When I do need help with things, I like to outline ahead of time specific ways in which people can help me, so when someone does ask me that question, I can give them a specific and quick response. Otherwise, it’s draining.
When I approach people that I want to work with or help, I tell them specifically what I can do for them. That takes away all the work for them, and they can either accept or decline my help.
When pitching publications, I get the best responses when I am direct. The more vague I am, the more time is wasted. The same with scheduling interviews for publications or communicating with PR people. If I say what time works for you? It creates more email exchanges. Instead, I say, “X and Y days between X and Y time works for me. Let me know what day and time works for you.” That will give me a specific response.
Even though I already knew to be direct, instead of vague when communicating with people, it gave me a great idea when applying for jobs.
I already do a lot of prep work and research when applying to jobs, but I don’t always include it in the cover letter or pitch, and that’s what Module one suggested.

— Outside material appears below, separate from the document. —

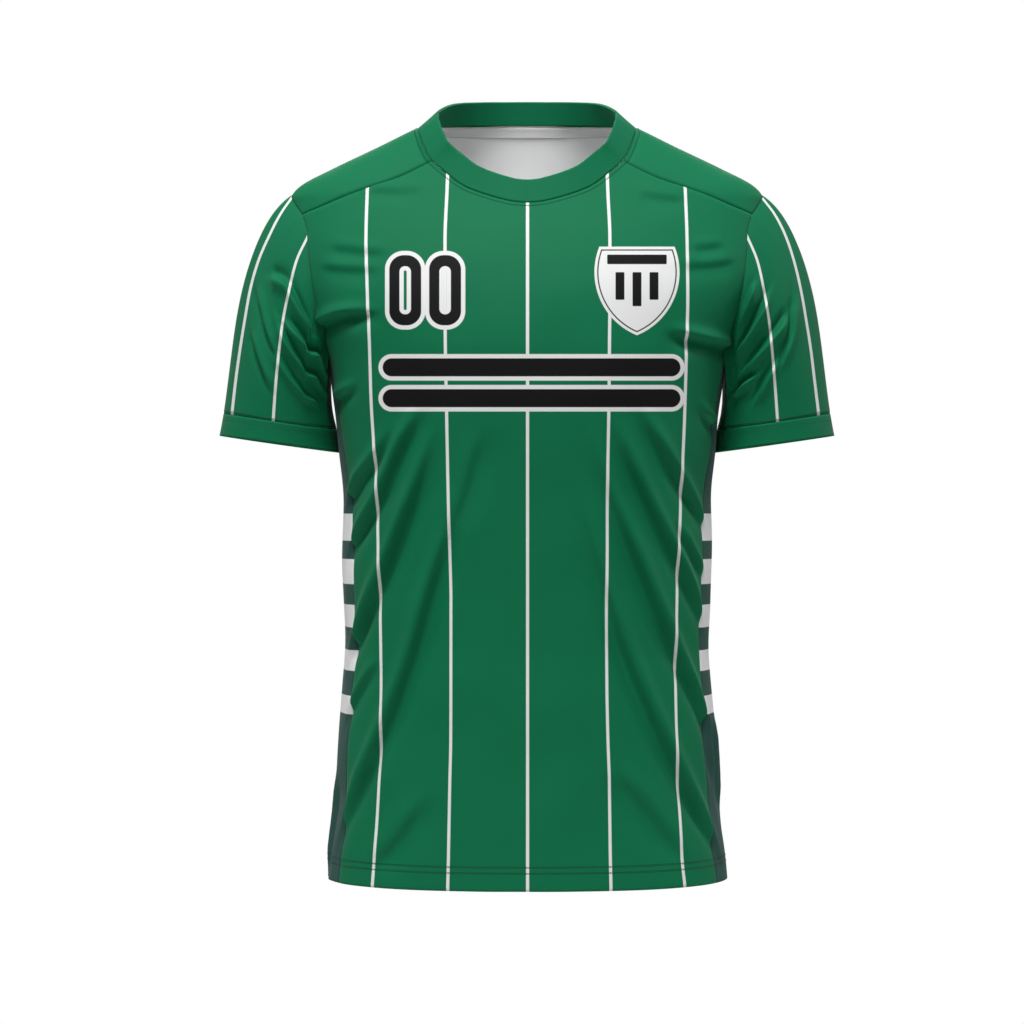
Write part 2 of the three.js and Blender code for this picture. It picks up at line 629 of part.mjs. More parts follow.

Their example, paraphrased, was, “Look at what hiring managers need, and show them what you can do for them. Be specific and target their needs. If you notice a website is making more videos and you see how you can improve something they’re doing, like converting their video files into a faster format, which would increase usability on their website, then in the pitch email, say that, and provide a few videos from their website that you already converted, and say that you would love to help them with that specific task.
Those were big takeaways for me from going over the main video in Module one of Find Your Dream Job.